Thursday, February 3, 2011

If I Had a Hammer, I'd get to Swear and Sing!

For the second time in the past 12 months, there is construction (and a good bit of destruction) taking place in my house. As I've probably whined about previously mentioned before, home improvements are stressful, on a marriage, on the kids, on the general infrastructure of your entire life. Still, if all goes well, it's worth it in the end to have a new space which you're not embarrassed for friends and neighbors to see. Here's hoping we'll be throwing a Phillies Opening Day kickoff bash in our newly refinished basement come April.

The subject of today's post, however, is not the stress of renovations, or my basement, or even Opening Day. Today I want to tell you why I think I'd like to be a construction guy. Or gal.

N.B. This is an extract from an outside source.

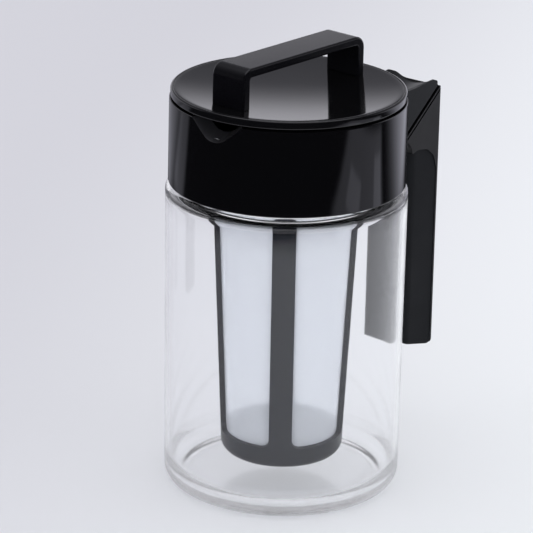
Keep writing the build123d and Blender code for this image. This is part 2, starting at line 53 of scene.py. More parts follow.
# %% Camera
camera_azimuth = math.radians(37.0)
camera_distance = 1.3632
camera_height = 0.5992
photo_side = 533
towards_camera = Vector((math.sin(camera_azimuth), -math.cos(camera_azimuth), 0.0))
towards_right = Vector((math.cos(camera_azimuth), math.sin(camera_azimuth), 0.0))
camera_data = bpy.data.cameras.new("photo_camera")
camera_data.sensor_width = 36.0
camera_data.lens = 216.1
camera = bpy.data.objects.new("photo_camera", camera_data)
bpy.context.scene.collection.objects.link(camera)
pan = Matrix.Rotation(camera_azimuth + math.radians(0.354), 4, "Z")
tilt = Matrix.Rotation(math.radians(90.0 - 20.05), 4, "X")
roll = Matrix.Rotation(math.radians(1.142), 4, "Z")
stand = Matrix.Translation(camera_distance * towards_camera + Vector((0, 0, camera_height)))
camera.matrix_world = stand @ pan @ tilt @ roll
bpy.context.scene.camera = camera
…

This will make no sense whatsoever to my father who knows that I can barely hammer a nail in straight, much less hang drywall. But here's the thing. I've been working at home on a couple occasions since these guys started on my basement, and perhaps unbeknownst to them, I can hear everything they say and do perfectly from the room above. And I gotta tell you, in a strange way, some of it appeals to me. For instance:
  • The bad language. I once yelled "what the hell?" at work and it didn't go over big. Probably because I work for a Christian organization. Nevertheless, I think it would be fun to let the potty words fly whenever I felt like it, just like the guys in my basement.
  • Singing at the top of my lungs. Is everyone who does construction required to listen to hard rock or heavy metal? Perhaps I'd change the station format, but I like the idea of bursting into song whenever the spirit moves me.
  • General "shooting the shit" as my dad would call it. I don't have much opportunity for general chit chat in my job, but then I'm not filling a french drain with loose stones. I imagine I would enjoy imitating the prairie dog from the BBC You Tube video for hours on end ("Alan, Alan, Alan, Al!").
In addition to the sounds, there are few inherent elements in construction that appeal to me:
  • The plan. You've got a plan that someone else gives you. All you need to do is take care of your part. I like the idea of someone else creating the plan and only being responsible for the follow through. Of course that assumes I agree with the plan and don't think the planner is a moron.
  • At the end of the day, you're done. Aside from the grit and grime, I can't imagine these guys take their work home with them. They're not losing sleep wondering whether the next book they publish is going to sell a sufficient number of copies. They probably don't even have to scour the trade magazines for the next great drywall idea. They do what they can while they're on the job, and then they walk away, or possibly go bowling as my contractor does on Wednesday nights.
  • They work their bodies hard. I hardly work my body with the exception of an occasional trip to the bathroom or the clothes dryer. Like my friend Em says, if it wasn't for doing laundry when working at home, we may never leave our desk or chair. And my butt just spread another 2 inches while I typed this. I like the idea of feeling physically exhausted at the end of the day. I might actually fall asleep when I close my eyes, instead of lying there for an hour, worrying about that next book release (see point above).
  • A daily sense of accomplishment. I like lists. I particularly like marking stuff off my lists. I like feeling a sense of accomplishment that isn't undone within 30 minutes by an unruly dog or a child. I think putting up a wall, building a staircase, painting, or installing electrical outlets would definitely feed my need for making visible progress.
  • You get to wear a hat. And jeans. And ratty sweatshirts. Given my hair issues, wearing a hard hat or a baseball hat could save me a whole lot of angst.
The only problem with my grand plan to become a construction gal is that, as I mentioned above, I can't hammer in a nail straight. Nor can I effectively manage a jack hammer. And I'm afraid of electrical wires. I don't particularly like getting grit in my mouth and ears and nose. Painting becomes tedious. I especially hate cleaning up after my work. And  I also can't visualize finished projects.

Looks like I'm going to need another job where I can swear, sing, and imitate prairie dogs. Oooooh, I've got it! I can be a mom!